There’s a great monthly reading series at Phinney Books called Dock Street Salon. It’s organized by Dane Bahr and Heather Jacobs of Dock Street Press, a boutique publishing house in Ballard. The press was founded by folks who believe that “a book is a piece of art.” Dock Street brings that same sensibility to the reading series with the goal of stimulating thoughtful conversation and creating community.

Phinney Books, a small, cozy space in Greenwood, is a great place to do that. It’s owned by former Jeopardy champion Tom Nissley. I remember watching Nissley on the show, struck by his quiet demeanor as he calmly cleaned up the board. No wild jabbing at the buzzer, no panicky shouting of answers. Just an understated delivery of correct replies from a human fount of knowledge.

Nissley opens each salon with a reading from his A Reader’s Book of Days, a collection of literary anecdotes, facts, and events in the lives of famous writers, organized by day of the year. For example, on the evening of April 20, the date of the most recent salon, Nissley shared what happened on April 20, 1827:

Charles and Alfred Tennyson, ages eighteen and seventeen, celebrated the publication of Poems by Two Brothers by riding to the coast and shouting their verses into the wind and waves.

Nissley’s tribute to literary ancestors adds to the sense of community fostered by the salon. We were tickled by the image of the Tennyson brothers bellowing odes at the ocean and imagined ourselves doing the same next time we’re out on the peninsula. It readied us to inhabit the stories told by the three writers featured at last Thursday’s salon.

It was a well harmonized trio of writers whose individual works made for a fine sequence of narratives – a lively, story of a smart but troubled teenage girl clashing with the adults around her; a relaxed, easygoing delivery of the hilarity involved in confronting a rude birder; and a meditative piece about moving forward after a breakdown in trust.

Ann Teplick led off the evening with an excerpt from her YA novel in progress. I’m a fan of Ann’s poetry and anxiously await the completion of her collection of Motown poems which dazzle with the images of the Motown era and capture the personal and collective restiveness of those times. The same vibrant language and energetic rhythms of her poetry infuse her prose. Her excerpt from Hey, Baby, Wanna Dance? was a delight to listen to with its humor, sharp observations, and convincing voice of an intelligent but unsettled teen.IMG_20170420_191048-COLLAGE

Jennifer Munro, known for her witty, humorous essays, read a piece called “Birders Behaving Badly,” an account of an encounter with another birder while on a boat in the Strait of Juan de Fuca off Protection Island. The island is a refuge for birds, which is closed to visitors to protect the fragile habitat for about 70 percent of the nesting seabird population of Puget Sound and the Strait. Among the polite society of birders crowded on deck, binoculars raised to their faces to spot auklets, gulls, and puffins, is one not-so-polite birder who blames Munro for her inability to get a good look at the action. Munro’s telling of her own in-your-face confrontation with her accuser is funny and satisfying. Munro blogs at Straight-No-Chaser Mom.

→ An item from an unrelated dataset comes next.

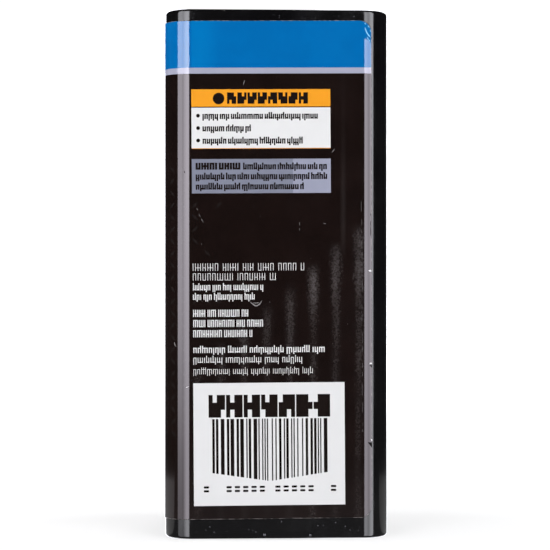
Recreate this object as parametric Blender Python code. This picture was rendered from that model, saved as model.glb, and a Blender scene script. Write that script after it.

Memoirist Ann Liu Kellor read an excerpt from a personal essay called “Heron” about betrayal and the restorative effects of nature and its ability to center us in the midst of feeling lost. It’s a pensive, introspective look at how a forfeiture of trust can threaten one’s sense of self, and how re-establishing that sense of self and declaring “I am here” can involve etching an indelible symbol of the natural world on one’s body and perhaps one’s soul. An element of Kellor’s essay dealt with the story of the tattoo on her arm. Upon request, she revealed it – a gorgeous bird feather, which elicited gasps of appreciation.

During the Q and A, I asked the writers what books they were reading. Here are their responses in case you want to add to your reading list.

Ann Liu Kellor – The Mother of All Questions by Rebecca Solnit and When Women Were Birds: Fifty-Four Variations on Voice by Terry Tempest Williams

Jennifer Munro – Still Writing by Dani Shapiro, Lust and Wonder by Augusten Burroughs, and Shrill by Lindy West

Ann Teplick – The Fire This Time: A New Generation Speaks about Race, edited by Jesmyn Ward (and Ann is re-reading The Fire Next Time by James Baldwin)

And don’t forget to read work by Kellor, Munro, and Teplick. It’s all a Google search away.